Bradbury to Talk at Library
Friday will be a big night for The Friends of the Glendale Library. After working quietly for 18 months to organize the library support group, members will go public at last.
Their first event will be an evening with a celebrity author who promises to be only partly out in left field.
“I’m the whole baseball team,” the speaker exclaimed, attempting to define his topic. “Left field, home base and shortstop.”
No. The subject won’t be baseball. That’s just science fiction writer Ray Bradbury’s way of saying that he’ll probably cover a lot of ground.
As he usually does, the author of “The Martian Chronicles” and “Fahrenheit 451” will talk about . . . just about everything that has to do with books.
“I raised myself in the Los Angeles library public room,” Bradbury said. “By the time I was 28, I’d read my way through most of the rooms.”
He’s been doing similar talks for eight or nine years, he said. “It’s a heck of a lot of fun. People show up because they’re lovers of libraries and books.”
The Friends of the Glendale Public Library formed in the summer of 1990. Christine Vasquez said that she and a handful of other volunteers decided that the library needed a friends group. Sue Curzon, director of the Glendale Library, consented.
“We spent the first eight or nine months setting up the bylaws,” said Vasquez, group president. “Once it started to go, it snowballed.”
In planning their premiere, members thought that “it seemed most appropriate for an author to come,” Vasquez said. “And Ray Bradbury’s name kept coming up.”

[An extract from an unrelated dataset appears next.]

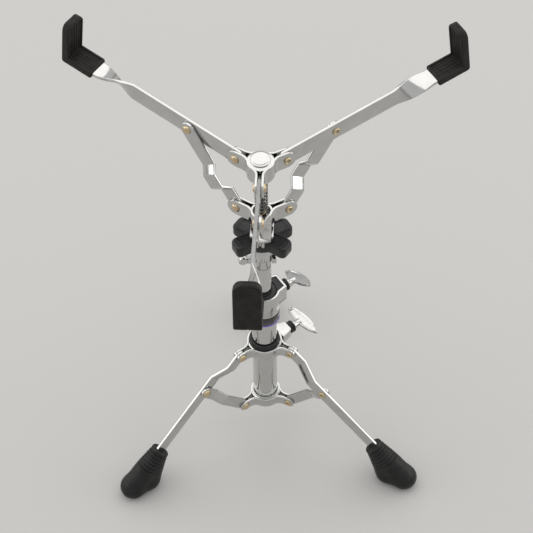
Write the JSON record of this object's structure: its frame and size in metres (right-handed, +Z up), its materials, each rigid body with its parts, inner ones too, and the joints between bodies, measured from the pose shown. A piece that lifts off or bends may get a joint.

The program is free. Bradbury’s books will be available for sale, with profits benefiting the library. He will sign books both before and after his talk, and he said he hopes the sale will raise about $1,000.
“An Evening With Ray Bradbury” will take place at the Glendale Central Library, 222 E. Harvard St., at 6:45 p.m. Friday. A social hour will begin at 6 p.m. Several restaurants will provide refreshments.